Moreover, a new Democratic trade policy released in March illustrates that U.S. trade with China is one of several key issues the current Democratic leadership aims to address in the coming months. Specifically, Democrats intend to take action regarding subsidies provided by the Chinese government; against China’s alleged currency manipulation (related legislation also pending before Congress); and seek solutions before the World Trade Organization (“WTO”) cases. This new policy vision also calls for the creation of a U.S. Trade Enforcer charged with preparing WTO cases, and a special U.S. Trade Prosecutor tasked with filing WTO cases.
The current sentiment on Capitol Hill certainly has been fueled, in part, by a growing U.S. trade deficit with China now estimated at a record $232.5 billion.
Commerce’s preliminary decision to apply U.S. anti-subsidy law against China will have several ramifications, including higher costs of glossy paper imports for consumers.

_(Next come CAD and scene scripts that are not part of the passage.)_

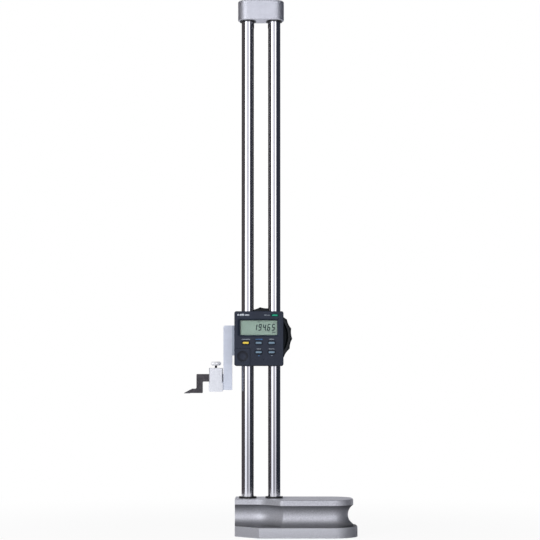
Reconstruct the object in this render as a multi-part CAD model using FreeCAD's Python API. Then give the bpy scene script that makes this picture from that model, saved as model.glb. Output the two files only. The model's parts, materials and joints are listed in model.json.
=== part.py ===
import FreeCAD, Part
import math
import os

# Two-column height gauge, in millimetres. The origin is on the underside of
# the base, midway between the columns. +X runs towards the long end of the
# base, +Y away from the display and +Z up the columns.

# Base: a cast block on a wider plinth, with a finger cove all round
BASE_HEIGHT = 53.0
PLINTH_HEIGHT = 14.8
PLINTH_MARGIN = 6.0
BASE_LEFT = 36.8
DECK_RIGHT = 130.4
DECK_FRONT = 45.0
DECK_BACK = 34.0
DECK_CORNER_RADIUS = 31.0
DECK_CHAMFER = 0.9
HEAD_FRONT = 17.0
HEAD_SLOPE_START = 0.2
HEAD_FILLET_MARGIN = 1.5
NOSE_RADIUS = 8.0
SHELF_FRONT = 19.0
SHELF_NOSE = -2.2
SHELF_CORNER_RADIUS = 1.0
COVE_RADIUS = 16.5
COVE_HEIGHT = 31.0
COVE_STANDOFF = 9.1
RELIEF_DEPTH = 2.0
RELIEF_START = 38.0
RELIEF_LAND = 16.0
RELIEF_CORNER_RADIUS = 10.0

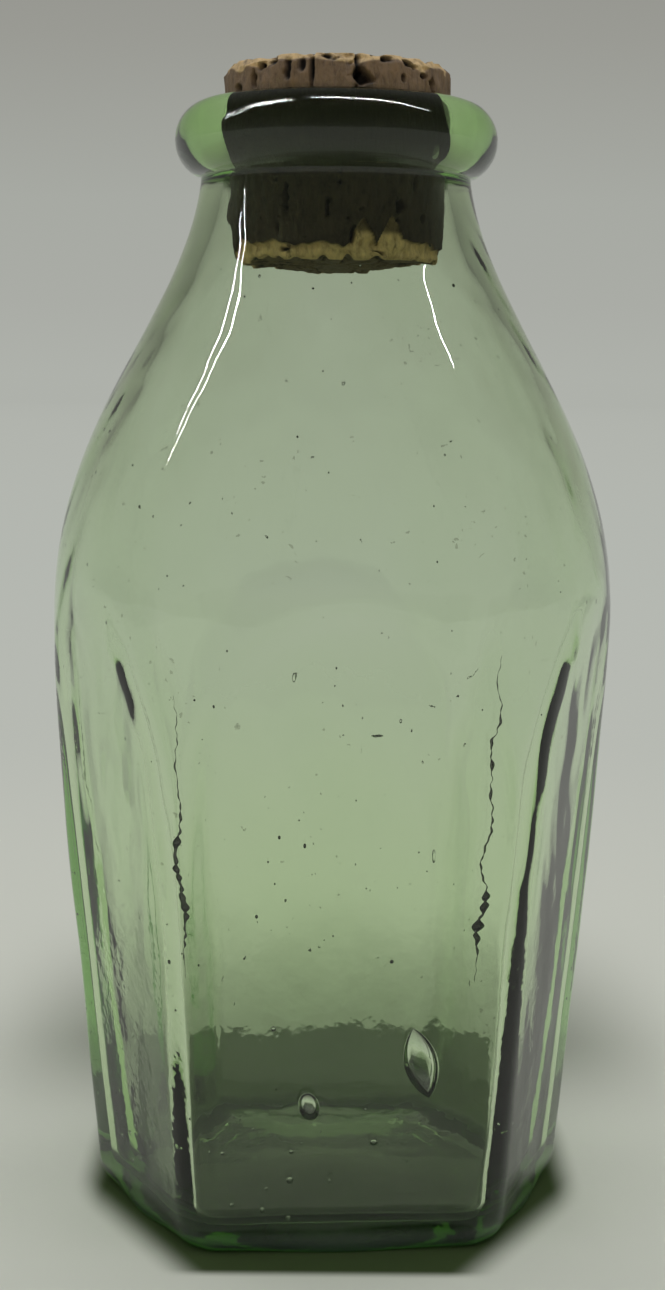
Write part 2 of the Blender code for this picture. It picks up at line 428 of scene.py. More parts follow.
@dataclass(frozen=True)
class GlassFinish:
    """Bottle glass: clear, greener where thick, with fine wrinkles, drawn streaks, faint dirt and painted
    shade on its foot.
    """

    absorption: Colour = (0.48, 0.76, 0.20)
    density: float = 124.0
    index: float = 1.5
    roughness: float = 0.0
    detail: float = 2.0
    streaks_per_metre: float = 620.0
    streak_stretch: Factors = (1.0, 1.0, 0.12)
    streak_depth: float = 0.002 * MM
    streak_levels: Span = (40.0 * MM, 85.0 * MM)
    streak_low_share: float = 0.15
    wrinkles_per_metre: float = 1500.0
    wrinkle_roughness: float = 0.6
    wrinkle_depth: float = 0.0016 * MM
    wrinkle_levels: Span = (30.0 * MM, 70.0 * MM)
    wrinkle_low_share: float = 0.5
    hammer_per_metre: float = 520.0
    hammer_depth: float = 0.03 * MM
    hammer_levels: Span = (26.0 * MM, 42.0 * MM)
    specks_per_metre: float = 900.0
    speck_roughness: float = 0.6
    speck_limits: Span = (0.80, 0.70)
    speck_edge: float = 0.03
    speck_strength: float = 0.55
    patches_per_metre: float = 90.0
    patch_range: Span = (0.45, 0.62)
    clean: Colour = (1.0, 1.0, 1.0)
    dirt: Colour = (0.10, 0.08, 0.05)
    grime: Colour = (0.02, 0.02, 0.012)
    # Painted shade on the foot: a dark teal colour, and the share of the glass there that is not clear.
    dark_foot_tint: Colour = (0.20, 0.27, 0.23)
    dark_foot_weight: float = 0.15

    def relief(self, sheet: Sheet, place: Socket) -> Socket:
        """Drawn streaks and wrinkles, fuller higher up, and hammer marks of the mould low down.

        Args:
            sheet: Node tree of the glass.
            place: Output that gives the place.

        Returns:
            Normal output.
        """
        level = sheet.parts(place)["Z"]
        drawn_out = sheet.stretched(place, self.streak_stretch)
        streaks = sheet.noise(drawn_out, self.streaks_per_metre, self.detail)
        share = sheet.rise(level, *self.streak_levels, self.streak_low_share, 1.0)
        normal = sheet.bump(sheet.math("MULTIPLY", streaks, share), self.streak_depth)
        wrinkles = sheet.noise(place, self.wrinkles_per_metre, self.detail, self.wrinkle_roughness)
        share = sheet.rise(level, *self.wrinkle_levels, self.wrinkle_low_share, 1.0)
        normal = sheet.bump(sheet.math("MULTIPLY", wrinkles, share), self.wrinkle_depth, normal)
        hammer = sheet.noise(place, self.hammer_per_metre, self.detail)
        share = sheet.rise(level, *self.hammer_levels, 1.0, 0.0)
        return sheet.bump(sheet.math("MULTIPLY", hammer, share), self.hammer_depth, normal)

    def tint(self, sheet: Sheet, place: Socket) -> Socket:
        """Clear glass with specks of dirt in patches, and grime in its folds and in some bubbles.

        Args:
            sheet: Node tree of the glass.
            place: Output that gives the place.

        Returns:
            Colour output.
        """
        specks = sheet.noise(place, self.specks_per_metre, self.detail, self.speck_roughness)
        patches = sheet.noise(place, self.patches_per_metre, self.detail)
        over = sheet.math("SUBTRACT", specks, sheet.rise(patches, *self.patch_range, *self.speck_limits))
        dirty = sheet.rise(over, 0.0, self.speck_edge, 0.0, self.speck_strength)
        return sheet.blend(sheet.mark("grime"), sheet.blend(dirty, self.clean, self.dirt), self.grime)

    def material(self) -> bpy.types.Material:
        """Make the glass material, with painted shade on its foot, which is duller and dark teal.

        Returns:
            The material.
        """
        made = bpy.data.materials.new("bottle_green_glass")
        made.use_nodes = True
        sheet = Sheet(made.node_tree)
        place = sheet.place()
        surface = sheet.node("ShaderNodeBsdfPrincipled")
        surface.inputs["Roughness"].default_value = self.roughness
        surface.inputs["IOR"].default_value = self.index
        sheet.join(self.relief(sheet, place), surface.inputs["Normal"])
        # Painted shade: the foot mark makes the lowest glass dark teal and less clear.
        foot = sheet.mark("foot")
        sheet.join(sheet.blend(foot, self.tint(sheet, place), self.dark_foot_tint), surface.inputs["Base Color"])
        clear = sheet.math("SUBTRACT", 1.0, sheet.math("MULTIPLY", foot, self.dark_foot_weight))
        sheet.join(clear, surface.inputs["Transmission Weight"])
        inside = sheet.node("ShaderNodeVolumeAbsorption")
        inside.inputs["Color"].default_value = (*self.absorption, 1.0)
        inside.inputs["Density"].default_value = self.density
        out = sheet.node("ShaderNodeOutputMaterial")
        sheet.join(surface.outputs["BSDF"], out.inputs["Surface"])
        sheet.join(inside.outputs["Volume"], out.inputs["Volume"])
        return made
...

Of greatest concern, however, is the potential for an onslaught of anti-subsidy petitions should a suspension agreement not be worked out and final CVDs be assessed by Commerce. U.S. manufacturers in many other industries would be given a green light to file countervailing duty petitions against countless Chinese-origin products imported into the U.S.—including those already subject to antidumping orders. More such petitions and CVDs levied would ultimately mean that importers and U.S. consumers will be significantly impacted by this change in U.S. trade law.
How China will react also remains to be seen. Though the prospect of a trade war remains a distant possibility, China certainly could avail itself of WTO dispute procedures against the U.S., or, for that matter, use its own trade remedy laws to go after U.S. companies. To be sure, we live in interesting times.